Through the automatic analysis and calculation of the above information, the content that the user may be more interested in is screened out from the information candidate pool and pushed (to the user). The Douyin personalized recommendation algorithm will provide real-time feedback to the recommendation model according to the browsing behavior of users in their process of using the product, and continuously adjust and optimize the recommendation results to better provide users with high-quality content.

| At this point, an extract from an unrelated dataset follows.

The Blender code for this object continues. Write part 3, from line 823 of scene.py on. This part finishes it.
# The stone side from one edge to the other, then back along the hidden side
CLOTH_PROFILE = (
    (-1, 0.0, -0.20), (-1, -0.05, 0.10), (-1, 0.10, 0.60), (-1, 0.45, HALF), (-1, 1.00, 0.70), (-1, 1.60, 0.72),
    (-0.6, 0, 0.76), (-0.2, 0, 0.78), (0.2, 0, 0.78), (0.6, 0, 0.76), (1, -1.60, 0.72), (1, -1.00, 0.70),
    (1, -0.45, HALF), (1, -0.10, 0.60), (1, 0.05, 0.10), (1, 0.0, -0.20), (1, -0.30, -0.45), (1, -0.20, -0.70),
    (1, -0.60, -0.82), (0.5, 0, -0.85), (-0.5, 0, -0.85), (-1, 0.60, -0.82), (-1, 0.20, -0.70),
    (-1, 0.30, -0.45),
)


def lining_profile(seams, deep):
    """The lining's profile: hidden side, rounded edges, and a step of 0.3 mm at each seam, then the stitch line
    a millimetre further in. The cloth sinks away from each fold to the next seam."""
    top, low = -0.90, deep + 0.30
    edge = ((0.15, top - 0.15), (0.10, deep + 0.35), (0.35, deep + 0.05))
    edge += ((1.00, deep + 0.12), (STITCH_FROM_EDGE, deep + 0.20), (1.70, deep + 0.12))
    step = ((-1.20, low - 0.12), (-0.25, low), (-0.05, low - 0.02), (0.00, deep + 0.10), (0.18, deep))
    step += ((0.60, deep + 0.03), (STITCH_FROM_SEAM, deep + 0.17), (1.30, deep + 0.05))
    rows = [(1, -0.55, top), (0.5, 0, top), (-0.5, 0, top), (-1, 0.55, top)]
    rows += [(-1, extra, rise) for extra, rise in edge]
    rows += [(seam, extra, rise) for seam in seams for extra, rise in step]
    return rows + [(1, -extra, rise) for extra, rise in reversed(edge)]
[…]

The Douyin personalized recommendation algorithm is mainly based on the user's historical click, duration, likes, comments, sharing, forwarding, dislikes, and other behavioral data. It builds a model through the in-depth learning technology framework to estimate the probability of user interaction with certain content. It uses sorting, scattering, intervention, and other mechanisms and tactics for the estimated content before recommending content to the user.
User behavior, in the three dimensions of "user, content, and interaction", is sampled to enter the machine learning model for training, and the training results are used to update the user portrait and recommend new content.
In order to avoid the "information cocoon" problem, the Douyin personalized recommendation algorithm designed an "interest exploration" mechanism. On the one hand, each recommendation will involve, in a certain portion, content categories that the user did not often watch in the past. On the other hand, a piece of random content is specially added in the process of obtaining the recommended content each time, to ensure the diversity of content visible to the user.